– Почему ты так долго спал Буян? Ты проспал школу и снова не выполнил уроки, тебя нужно показать врачу, странный ты какой-то!

–Точно, странный я какой-то! – стягивая с себя запутанное одеяло пробормотал Буян, и не понимая где он находиться и что произошло, шатаясь отправился в туалет.

Вместо того что бы поговорить с сыном, который продолжал ещё витать в своих многозначительных снах, родители предложили ему обед, эту глупую, никчёмную пищу, словно пытаясь избежать тяжёлого разговора, который давно назрел и был очень необходим. Буян проявил психические отклонения, и может быть, остро нуждался в медицинской помощи, но говорить об этом в семье, было как-то не принято, поскольку бытовые вопросы стояли в приоритете души и даже здоровья. Родители всегда ругали его по пустякам, но не били и даже не наказывали, любили они своего сына, но их нелепые попытки всегда получались скомканными и уродливыми. Возможно это происходило от нежелания выражать свои чувства, но скорее всего от традиций того смутного времени, где понятие Любовь было чем то постыдным, вера в Бога ограничивалась походом в церковь за углом, а философия заключалась лишь в задушевных беседах за пьяным столом.

Буян был слишком независимым ребёнком, каким-то недоступным что-ли, непробиваемым, прямолинейным и хитрым как кошка. Всё это очень пугало не только окружающих, но и самих родителей. Контраст хара̍ктерных антагонистов юноши никак не находил своего трафаретного шаблона у конформистского социума, по этому они тоже не могли вести себя естественно и непринуждённо с ним. Отец и мать даже не пытались разгадать тайну своего сына, стараясь достучаться до эмоций ребёнка через конфликт и шквал не обоснованных претензий.

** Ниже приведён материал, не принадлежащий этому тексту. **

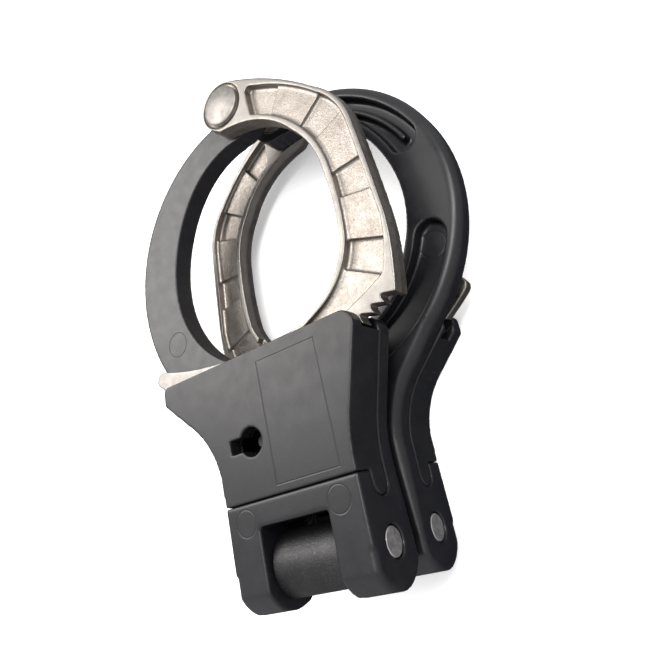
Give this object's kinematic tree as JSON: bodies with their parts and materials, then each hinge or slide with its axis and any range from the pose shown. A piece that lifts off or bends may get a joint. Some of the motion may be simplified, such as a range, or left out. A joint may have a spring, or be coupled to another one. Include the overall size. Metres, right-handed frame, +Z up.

Педантично собрав в школу свой потрёпанный портфель, Буян как никогда изрядно восстановивший силы, спешно натянул на себя выглаженные штаны и школьную рубашку, почистив зубным порошком зубы, буквально проглотил стакан чая с варёным яйцом, отправился вон из уютного дома. Словно пролетая лестничные пролёты, перешагивая аж через три ступени вниз, необычайно свежий взор школьника стал замечать интересные детали, о существовании которых даже не догадывался и не обращал на них никого внимания. Небрежно окрашенные стены поражали своим художественным узором, а зашифрованный кистью моляра не доступный смысл, притягивал к себе редкие натуры. Да, не каждый способен был узреть в обыденном потаённый код, пелена условностей уверенно искажает картину реалий. Но Буян был не из простых, его острые глаза словно впивались в подобные мелочи. На грязных оконных стёклах довольно чётко были обозначены магические Руны, высокие, белённые известью потолки, хранили под своим толстым слоем копоти повседневности свой священный текст. Привычный подъезд в один миг превратился для Буяна в музей неизведанных тайн и закрытой Мудрости, впитавший в себя энергию целых поколений. До боли знакомые этажи с расплавленными кнопками лифта и дымящимися окурками в импровизированных жестяных пепельницах стали для Буяна кладезем нестандартных знаний. Теперь каждый раз, встречая своего гостя с распростёртыми объятьями и неизменно спёртым воздухом, лестничные пролеты погружали его в невиданные дали самобытной культуры, ежедневно открывая всё новые и новые фрагменты вечных ценностей. Насыщаясь новой информацией, Буян выскакивал на заснеженную улицу, где морозный воздух уже молниеносно приводил в чувство смелого экспериментатора, спасительно охлаждая хронически воспалённый разум.

Так ежедневно преодолевая обязательный лабиринт артефактов, путь в школу Буяна, лежал через заброшенную стройку, где неработающий уже пять лет кран, окончательно проржавел и из-за сильных ветров сошёл с рельс. Вереница обречённых людей, из года в год мелко семеня худыми ножками по своим делам, успешно боролись с дорожной наледью и серыми, как сама Жизнь сугробами, никогда не вытаскивали с желтых зубов, раскалённые от активного курения папиросы или сигареты без фильтра.